Was müssen die Fondsanbieter nun tun? Michael Schneider, Geschäftsführer der Intreal, dazu: „Die Produktseite muss reagieren, denn sie muss dem Vertrieb Informationen an die Hand geben, wie ihre Produkte zu den Kategorien passen. Sie tut sich schwer, auf die neuen Kriterien zu reagieren, da nicht klar ist, wie etwa ein bereits von der BaFin genehmigter Artikel-8-Fonds mit seinen individuell definierten ESG-Zielen in die neuen Zielmarktkategorien passt. Daher gehen die meisten Produktanbieter aktuell dazu über, die Berücksichtigung der nachteiligen Auswirkungen eines Fonds auf Nachhaltigkeitsziele in ihre Fondsdokumentation aufzunehmen.“

In der Praxis bedeute das, dass bestimmte Informationen in die Fondsdokumentation integriert werden müssen. Dort muss beschrieben werden, welche negativen Auswirkungen der Fonds auf Nachhaltigkeitsziele hat. Bei Immobilienfonds sind das zum Beispiel Immobilien, die nicht energieeffizient sind. Des Weiteren muss Intreal zufolge beschrieben werden, wie diese Auswirkungen berücksichtigt werden beziehungsweise was der Assetmanager dagegen machen möchte – also beispielsweise, ob er eine neue Heizung einbauen oder Sanierungsmaßnahmen durchführen wird. Diese Informationen müssen zudem im so genannten Artikel-10-Dokument auf die Webseite des Anbieters gestellt werden. In der Folge muss dann in den Jahresberichten des Fonds über diese nachteiligen Auswirkungen und den Umgang damit regelmäßig berichtet werden.

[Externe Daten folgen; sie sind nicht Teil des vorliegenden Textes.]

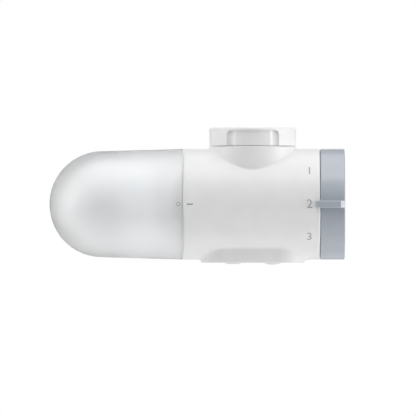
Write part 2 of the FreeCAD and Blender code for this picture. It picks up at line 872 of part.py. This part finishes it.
def knob_round():
    """The knob's round body with the scoop below the bar, its end rims rounded."""
    half = bar_height / 2
    foot_angle = math.degrees(math.asin(half / housing_radius))
    foot = on_side(housing_radius, foot_angle)
    root = Vector(0, -(housing_radius - scoop_depth), -half)
    end = on_side(housing_radius, -scoop_angle)
    chord = end - root
    outward = Vector(0, chord.z, -chord.y).normalize()
    if outward.y > 0:
        outward = outward * -1
    belly = (root + end) / 2 + outward * scoop_bulge
    back = on_side(housing_radius, 180 - scoop_angle / 2 + foot_angle / 2)
    face = solid_face([Part.makeLine(foot, root), arc(root, belly, end), arc(end, back, foot)])
    face.translate(Vector(knob_left, 0, 0))
    body = face.extrude(Vector(knob_width, 0, 0))
    return body.makeFillet(knob_edge, body.Edges)


def knob_bar():
    """The thumb bar: its tip reaches over the housing's end, and its other end slopes to the rim."""
    half = bar_height / 2
    tip = knob_left - bar_overhang
    front = -housing_radius - bar_rise
    side = Part.makePolygon(
        [
            Vector(tip, front, -half),
            Vector(knob_right - bar_chamfer, front, -half),
            Vector(knob_right, -housing_radius, -half),
            Vector(knob_right, -housing_radius + bar_root, -half),
            Vector(knob_left, -housing_radius + bar_root, -half),
            Vector(knob_left, -housing_radius - free_gap, -half),
            Vector(tip, -housing_radius - free_gap, -half),
            Vector(tip, front, -half),
        ]
    )
    bar = Part.Face(side).extrude(Vector(0, 0, bar_height))
    front_edges = edges_near(bar, lambda e: e.BoundBox.YMax < front + 0.01)
    return bar.makeFillet(knob_edge, front_edges)


def knob_blank():
    """The knob's outside."""
    return knob_round().fuse(knob_bar()).removeSplitter()


def make_knob():
    """Selector knob: hollow cup with a hub, a skirt inside the housing and a thumb bar."""
    cavity_radius = housing_radius - scoop_depth - knob_wall
    cup = knob_blank().cut(rod(cavity_radius, knob_left, knob_right - knob_floor))
    skirt_radius = bore_radius - 4 * slip_gap
    skirt_inside = skirt_radius - knob_skirt_wall
    skirt = sleeve(skirt_radius, skirt_inside, knob_left - knob_skirt, knob_left + knob_wall)
    hub = rod(hub_radius, plate_right + 1, knob_right - knob_floor)
    cup = cup.fuse([skirt, hub])
    socket = rod(spindle_bore, plate_right, socket_end)
    flats = Part.makeBox(socket_end - plate_right, 2 * spindle_bore, 2 * (flat_height + running_gap))
    flats.translate(Vector(plate_right, -spindle_bore, -flat_height - running_gap))
    round_way = rod(spindle_bore, plate_right, spindle_right - flat_length + slip_gap)
    keyed = socket.common(flats).fuse(round_way)
    screw_way = rod(screw_radius + slip_gap, plate_right, knob_right)
    head_way = rod(screw_head_radius + slip_gap, head_floor, knob_right)
    cap_way = rod(cap_radius + slip_gap, cap_floor, knob_right)
    return cup.cut([keyed, screw_way, head_way, cap_way])


def bar_end_cutter():
    """Wedge that slopes the thumb bar's end away."""
    face = outline(
        [
            Vector(knob_right + 1, -housing_radius - bar_rise - 1, 0),
            Vector(knob_right - bar_chamfer, -housing_radius - bar_rise - 1, 0),
            Vector(knob_right - bar_chamfer, -housing_radius - bar_rise, 0),
            Vector(knob_right, -housing_radius, 0),
            Vector(knob_right + 1, -housing_radius, 0),
        ]
    )
    face.translate(Vector(0, 0, -housing_radius))
    return face.extrude(Vector(0, 0, 2 * housing_radius))


def make_knob_screw():
    """Screw from the knob into the spindle."""
    screw = pan_screw(knob_screw_length)
    screw.translate(Vector(head_floor, 0, 0))
    return screw


def make_knob_cap():
    """Disc that covers the knob's screw, with a rounded rim."""
    cap = rod(cap_radius, cap_floor, knob_right - slip_gap)
    rim = edges_near(cap, lambda e: is_circle(e) and e.CenterOfMass.x > cap_floor + 0.1)
    return cap.makeFillet(knob_edge, rim)


PIECES = {
    "housing": make_housing,
    "valve_body": make_valve_body,
    "inlet_fitting": make_inlet_fitting,
    "inlet_ring": lambda: ring_on_z(neck_radius - neck_ring, neck_ring, neck_ring_height()),
    "inlet_strainer": make_strainer,
    "adapter_washer": lambda: washer(
        adapter_washer_radius, adapter_skirt_radius + free_gap, fitting_top, flange_bottom
    ),
    "faucet_adapter": make_adapter,
    "tap_washer": lambda: washer(tap_washer_radius, tap_washer_bore, tap_washer_bottom, tap_washer_top),
    "faucet_nut": make_nut,
    "filtered_outlet": make_filtered_outlet,
    "spray_outlet": make_spray_outlet,
    "outlet_rings": make_outlet_rings,
    "valve_end_plate": make_end_plate,
    "end_plate_screws": make_end_plate_screws,
    "cover_seal": lambda: ring_on_x(cover_ring_core, cover_ring, cover_ring_x()),
    "filter_cover": make_cover,
    "cartridge_base": make_cartridge_base,
    "cartridge_rings": make_cartridge_rings,
    "cartridge_case": make_cartridge_case,
    "prefilter_wrap": lambda: sleeve(wrap_radius, carbon_radius, carbon_end, base_left),
    "carbon_block": lambda: sleeve(carbon_radius, carbon_bore, carbon_end, base_left),
    "membrane_core": lambda: rod(core_radius, carbon_end + core_seat, base_left - core_seat),
    "core_cap": make_core_cap,
    "valve_rotor": make_rotor,
    "rotor_rings": make_rotor_rings,
    "selector_knob": make_knob,
    "knob_screw": make_knob_screw,
    "knob_cap": make_knob_cap,
}


def save(name, shape):
    """Lower a piece onto the tap's frame and write its file."""
    shape.translate(Vector(0, 0, -rim_height))
    shape.exportStep("parts/" + name + ".step")


os.makedirs("parts", exist_ok=True)
for piece_name, make_piece in PIECES.items():
    save(piece_name, make_piece())
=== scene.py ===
import json
import math

import bmesh
import bpy
from mathutils import Matrix, Vector


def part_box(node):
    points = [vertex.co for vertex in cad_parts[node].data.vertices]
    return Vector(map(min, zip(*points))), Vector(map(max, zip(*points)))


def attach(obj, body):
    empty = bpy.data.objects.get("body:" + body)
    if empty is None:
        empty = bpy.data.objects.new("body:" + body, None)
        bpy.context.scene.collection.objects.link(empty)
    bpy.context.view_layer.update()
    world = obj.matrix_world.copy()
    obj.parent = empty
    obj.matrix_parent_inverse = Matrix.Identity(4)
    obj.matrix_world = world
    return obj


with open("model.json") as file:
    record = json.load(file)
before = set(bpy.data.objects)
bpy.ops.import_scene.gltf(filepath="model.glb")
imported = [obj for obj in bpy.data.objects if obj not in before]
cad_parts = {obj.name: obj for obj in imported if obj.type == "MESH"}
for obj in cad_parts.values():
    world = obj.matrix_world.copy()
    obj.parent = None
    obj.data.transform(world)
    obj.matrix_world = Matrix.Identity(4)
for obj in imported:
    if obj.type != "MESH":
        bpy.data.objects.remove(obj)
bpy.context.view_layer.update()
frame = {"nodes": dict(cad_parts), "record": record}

# The looks of a small water filter that screws onto a kitchen tap. Metres, with X along the round
# body towards the selector knob, Z up along the tap's axis, and the user on the -Y side.

MM = 0.001
nodes = frame["nodes"]

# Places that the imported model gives
cover_low, cover_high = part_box("filter_cover")
housing_low, housing_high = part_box("housing")
axis_height = (cover_low.z + cover_high.z) / 2
body_radius = (cover_high.z - cover_low.z) / 2
cover_draft = math.tan(math.radians(1.64))  # the cover's wall narrows a little towards its dome
dome_radius = (body_radius - cover_draft * (cover_high.x - cover_low.x)) / (1 - cover_draft)

# Surfaces. The cover's walls are frosted down to outer_skin, and polished from inner_skin inwards.
noise_range = (0.3, 0.7)
tone_stops = (0.35, 0.65)
gloss_spread = 0.03
outer_skin = 0.8 * MM
inner_skin = 1.2 * MM
frosted_rough = 0.65
polished_rough = 0.3

# Print, with half its thickness above the plastic and half in it
print_lift = 0.03 * MM
strip_height = 0.4 * MM
numeral_size = 6.2 * MM
numeral_x = 28.15 * MM
numeral_angles = (37.0, 0.0, -36.0)
dash_length = 3.0 * MM
dash_width = 0.5 * MM
dash_inset = 1.75 * MM
ring_mark_radius = 1.0 * MM
ring_mark_line = 0.3 * MM
ring_mark_inset = 2.2 * MM
ring_mark_segments = 48
numeral_curve_steps = 4
weld_distance = 0.001 * MM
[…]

Ob das dann für die Einstufung als Artikel-8-Plus-Fonds („Light Green“) ausreicht, also die mittlere MiFID-Stufe, bleibt allerdings offen. Möglicherweise werden – so lässt sich aus den Ausführungen von Intreal schließen – die meisten Artikel-8-Fonds im Vertrieb zunächst lediglich in die zweite MiFID-Kategorie und damit in die unterste Nachhaltigkeitsstufe fallen, also in die PAI-Klasse, in der nur die negativen ESG-Auswirkungen beschrieben werden müssen. In die höchste MiFID-Stufe können es wahrscheinlich ohnehin nur die wenigen „Impact-Fonds“ schaffen.